Unemployment

A person is considered to be unemployed if he doesn’t currently doesn’t have a job and is actively searching for one. The distinction that someone is actively seeking a job is important otherwise they are not counted in the labor force. The unemployment rate, which is a measure of unemployment in the economy, is the number of unemployed people over the total labor force. Monetarists would focus on supply side policies, trying to reduce the rate of inflation to boost employment.

Unemployment

Types of Unemployment

 Seasonal Unemployment

This type is dependent on seasons, such as hiring extra people during the holiday season when more people are required. Seasonal unemployment is completely unavoidable, however, firms could retain workers beyond that time period.

Frictional Unemployment

This refers to people who are in between jobs. These people are switching jobs or looking for new ones. This type, while temporary, is also caused by failing firms, poor job performance, or obsolete skills.
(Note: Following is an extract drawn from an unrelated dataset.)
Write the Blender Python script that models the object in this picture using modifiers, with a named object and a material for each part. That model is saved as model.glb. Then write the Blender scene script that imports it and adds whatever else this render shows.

Governments can minimize frictional unemployment by making the process in between quitting and getting hired quicker and more efficient.

Cyclical Unemployment

This type relies on the business cycle. This typically occurs when people lose their job during a downturn or a fall in Aggregate Demand since there is a lack of demand to keep employing the same number of people. During a recession, employment will be low and conversely during a boom period employment will be high. An expansionary demand policy can help reduce the effects of cyclical unemployment.

Structural Unemployment

This is a long-term type of unemployment that occurs because advancements in technologies. Globalization is a significant cause of structural unemployment in many countries. For example: due to email, people send fewer letters every year, so the post office has to fire more people. To combat this, the government can have programs to train people for upcoming industries, create pension plans that take better care of people after they retire, provide subsidies or make the firing process more expensive.

Costs of Unemployment

Individuals

Individuals and families lose a source of income. Those who are unemployed, may find it harder to find jobs in the future. There is a fall in the standard of living as unemployment increases in an economy, more people start buying inferior goods because they have lower incomes.

Fall in GDP

An decrease in employment leads to a loss of output as fewer people will be able to produce goods and services. The economy will produce below or within its own production possibility frontier. The country is not running at full capacity.

Tax Revenues

The government collects lower tax revenues as fewer people are working and earning a taxable income.

Government Spending

When the employment rate falls, there are more people unemployed who apply for welfare benefits. This results in an increase in government spending will increase as the government has to hand out more benefits.

Private Costs

There may be private costs to society because of increased alcohol and drug problems associated with an increase in unemployment. Studies have shown that there maybe an increase in crime rates too. People who are unemployed will also suffer a loss of confidence in their ability. Many people who become unemployed will also suffer stress related illnesses and depression.

Firms

Firms face lower wage cost as the size and availability of the labor force increases. More people are willing to get jobs at lower rates. Many firms may also have to also spend more resources on training new employees because they have been out of work for so long or lack the skills required in their new jobs. Training new employees uses up a firm’s time and resources.